In re Hilmer - 53 C.C.P.A. 1288, 359 F.2d 859 (C.C.P.A. 1966)

Rule:

35 U.S.C.S. § 119 does not modify the express provision of 35 U.S.C.S. § 102(e) that a reference patent is effective as of the date the application for it was "filed in the United States."

Facts:

Appellants' application was filed subsequent to the Swiss filing date of Habicht but prior to the U.S. filing date of the Habicht application. The patent office, overturning an administrative interpretation of nearly 40 years standing by giving a United States patent effect as prior art as of the foreign filing date under 35 U.S.C.S. § 119, rejected appellant’s application.

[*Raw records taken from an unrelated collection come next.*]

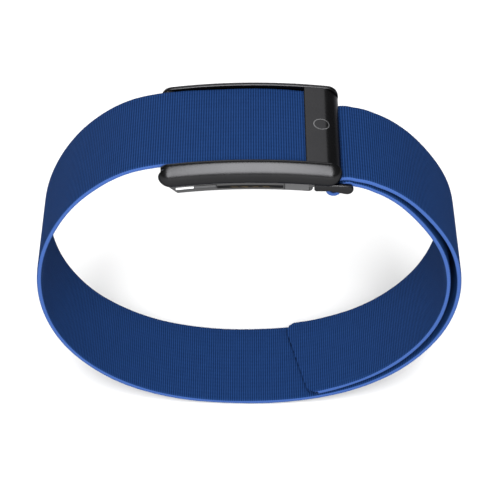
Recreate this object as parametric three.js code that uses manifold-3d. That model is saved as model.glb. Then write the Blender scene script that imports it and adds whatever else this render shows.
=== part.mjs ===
// Fitness tracker band: a sensor pod under a metal clasp frame, on one knitted strap.
// Millimetres, +Z up. The wearer's arm lies along Y, and the origin is on the arm's axis.
// The pod is at the top, the hinge of the clasp at -X and the strap link at +X.
import * as THREE from 'three';
import Module from 'manifold-3d';
import * as BufferGeometryUtils from 'three/addons/utils/BufferGeometryUtils.js';

const wasm = await Module();
wasm.setup();

// ---------------------------------------------------------------- driving dimensions
const GAP = 0.3; // clearance between neighbouring pieces

const STRAP_WIDTH = 25.4;
const STRAP_THICKNESS = 1.2;
const STRAP_EDGE = STRAP_WIDTH / 2;

// The clasp, the pod and their trims follow one arch, drawn with concentric arcs.
const ARCH_RADIUS = 140; // of the top edge of the rails
const ARCH_X = 2;
const RAIL_TOP = 42.3; // height of that edge at its crown

const RAIL_HEIGHT = 6;
const RAIL_LEFT = -20.1;
const RAIL_RIGHT = 21.6;
const RAIL_INNER = 13.05; // from the middle of the strap, across it
const RAIL_OUTER = 15.8;
const RAIL_LIP = 0.5; // straight stretch before the face of the rail bulges

const CROSSBAR_LEFT = 13.4;
const CROSSBAR_TOP = RAIL_TOP - 0.15;
const CROSSBAR_WALL = 0.65;
const CROSSBAR_ROLL = 4.3; // outer radius where the bar turns down
const CROSSBAR_BOTTOM = 36.8;

const POD_LEFT = -19.5;
const POD_RIGHT = 15.25;
const POD_HALF_WIDTH = 12.1;
const POD_CORNER = 2.2;
const POD_TOP = 39.6;
const POD_BOTTOM = 32.0;
const POD_SPLIT = 36.4; // joint between the case and its cover
const POD_WALL = 1.0;
const POD_SIDE_WALL = 2.0;
const SEAL_DEPTH = 0.6;

const CLASP_HINGE = new THREE.Vector2(-17.7, 38.9);
const HINGE_PIN_RADIUS = 0.5;
const EAR_INNER = 13.35; // the pod's ears stand inside pockets in the rails
const EAR_OUTER = 14.25;
const EAR_RADIUS = 1.2;
const EAR_TAB = 0.7; // tab that lifts the ear's foot behind the rail

const LINK_HINGE = new THREE.Vector2(16.4, 34.3);
const LINK_PIN_RADIUS = 0.45;
const LINK_INNER = 13.0;
const LINK_OUTER = 14.1;

const ANCHOR_ROD = new THREE.Vector2(17.3, 39.0);
const ANCHOR_ROD_RADIUS = 0.55;
const HEM_RADIUS = 1.3;

const WINDOW = { x: 0, length: 19, width: 14, corner: 4.5, low: 30.3, high: 31.3 };
const BOSS_RIM = 2.2; // width of the raised ring round the window
const BOSS_LOW = 30.6;

const BOARD_LOW = 34.2;
const BOARD_THICKNESS = 0.6;
const BOARD_TOP = BOARD_LOW + BOARD_THICKNESS;
const CHIP_LOW = BOARD_TOP + GAP;

const MOTOR = { x: 9.2, y: 4.9, radius: 4, height: 2.2, wall: 0.3 };

// ---------------------------------------------------------------- materials
const material = (color, roughness, metalness) =>
  new THREE.MeshStandardMaterial({ color, roughness, metalness });

const blackMetal = material(0x3a3a3c, 0.38, 0.9);
const blackPolymer = material(0x26272a, 0.5, 0);
const greyPolymer = material(0x5c5d60, 0.5, 0);
const steel = material(0xb9bcc0, 0.3, 1);
const smokedGlass = material(0x101113, 0.08, 0);
const rubber = material(0x17181a, 0.8, 0);
const boardGreen = material(0x1d5a36, 0.55, 0);
const chipBlack = material(0x1b1b1d, 0.5, 0);
const shieldTin = material(0xa7a9ab, 0.35, 1);
const cellFoil = material(0xc4c7c9, 0.4, 0.8);
const flexAmber = material(0xb4651d, 0.45, 0);
const gold = material(0xd8a846, 0.3, 1);
const lightPipe = material(0xe8eaec, 0.35, 0);
const diodeGreen = material(0x58d36a, 0.3, 0);
const diodeRed = material(0xd8493c, 0.3, 0);
const diodeDark = material(0x2b2140, 0.3, 0);
const siliconCell = material(0x2a3442, 0.25, 0.2);
const knitBlue = material(0x224278, 0.9, 0);

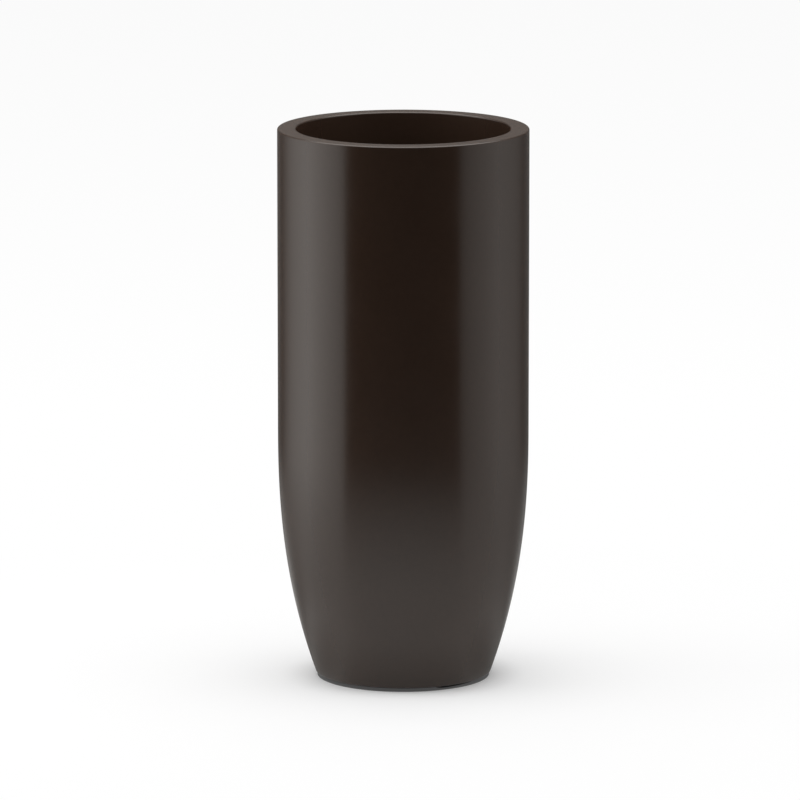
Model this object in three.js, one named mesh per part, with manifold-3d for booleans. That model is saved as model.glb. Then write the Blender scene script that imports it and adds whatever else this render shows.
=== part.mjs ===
// Tall round fiberglass planter. Millimetres, +Z up.
// The origin is on the floor, on the planter's axis, and the front faces -Y.
// Azimuths are measured from the front, towards +X.
import * as THREE from 'three';
import { mergeVertices } from 'three/addons/utils/BufferGeometryUtils.js';
import Module from 'manifold-3d';

const wasm = await Module();
wasm.setup();

// ---- Driving dimensions -------------------------------------------------

// Body
const bodyRadius = 207;
const bodyHeight = 915;
const taperHeight = 412;
const taperPower = 2.38;
const footRadius = 144.5;
const footRound = 5;
const wallThickness = 6;

// Rim ring: a flat flange on the wall's top edge, and a return that runs down inside the mouth
const rimWidth = 30.5;
const rimThickness = 7;
const rimOuterRound = 2.6;
const rimInnerRound = 2.4;
const rimFillet = 8;
const returnDepth = 75;
const returnThickness = 5;
const returnEdgeRound = 1.5;
const spigotHeight = 10;
const spigotThickness = 4;

// Base sandwich: the shell's bottom, a plywood core and an inner floor
const bottomThickness = 6;
const coreThickness = 12;
const floorThickness = 4;
const floorCove = 14;
const coveThickness = 3;

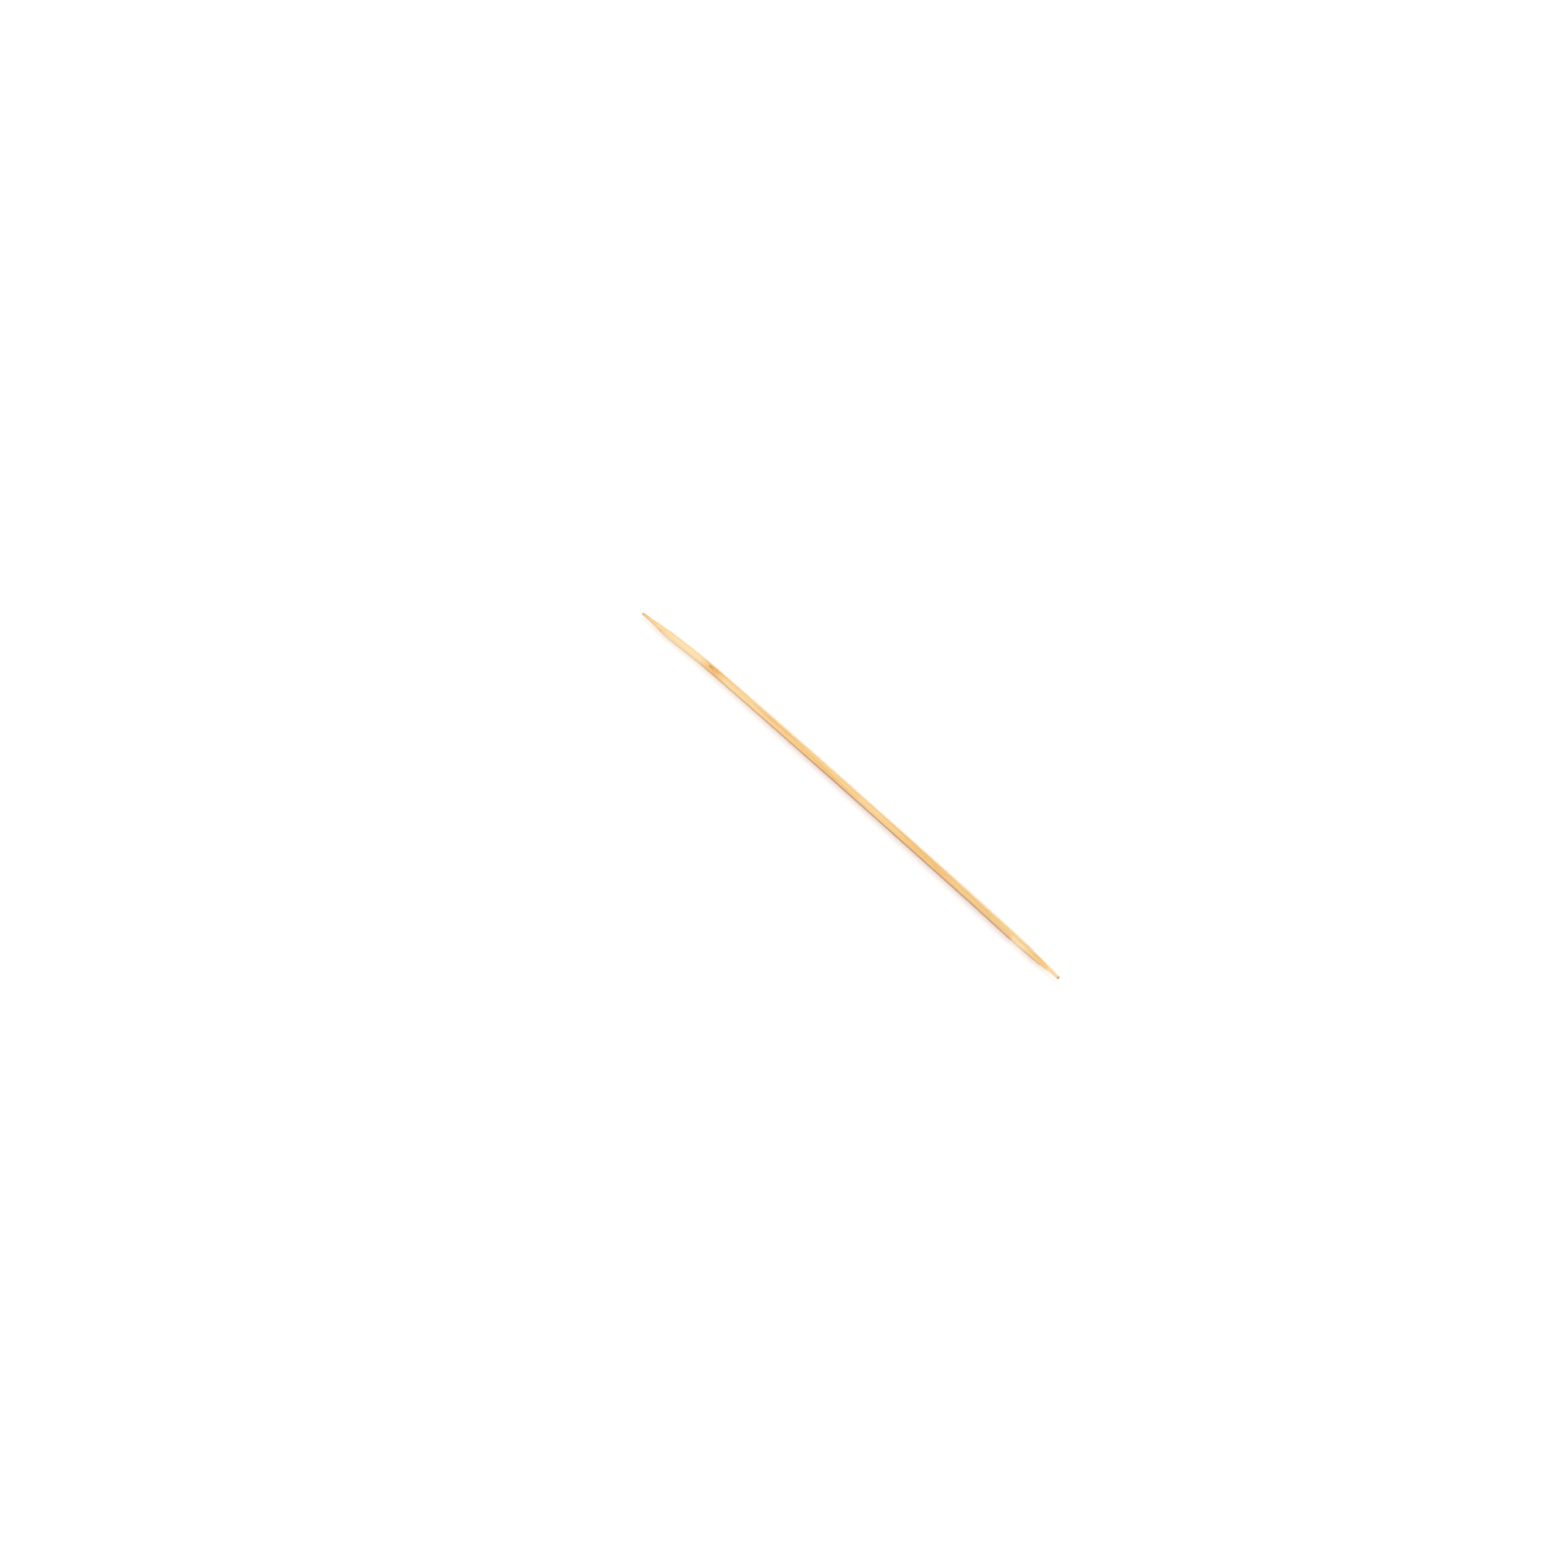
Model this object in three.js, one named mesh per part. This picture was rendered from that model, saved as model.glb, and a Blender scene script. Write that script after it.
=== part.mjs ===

The patent office held that the claimed compounds were unpatentable over the primary reference in view of the secondary reference which rendered them obvious to one of ordinary skill in the art. Appellants challenged the interpretation, contending that the Habicht disclosure cannot be utilized as anticipatory art.

Issue:

Could the foreign filing date be the basis of declaring a United States patent as prior art?

Answer:

No.

Conclusion:

The court concluded that the patent office erred in reading § 119 together with 35 U.S.C.S. § 102(e) to give effect to the foreign filing date of the referenced patent in making a determination. The court held that 35 U.S.C.S. § 119 did not modify the express provision of 35 U.S.C.S. § 102(e), which provided that a referenced patent was effective as of the date the application was filed in the United States. 35 U.S.C.S. § 119 gave only a positive right to an applicant who had first filed abroad to protect against possible intervening patent-defeating events in obtaining a patent, with no impact on the effective date of a United States patent as a reference under 35 U.S.C.S. § 102(e). Thus, the patent office erred in relying on the foreign filing date for the referenced patent in rejecting appellants' patent claims.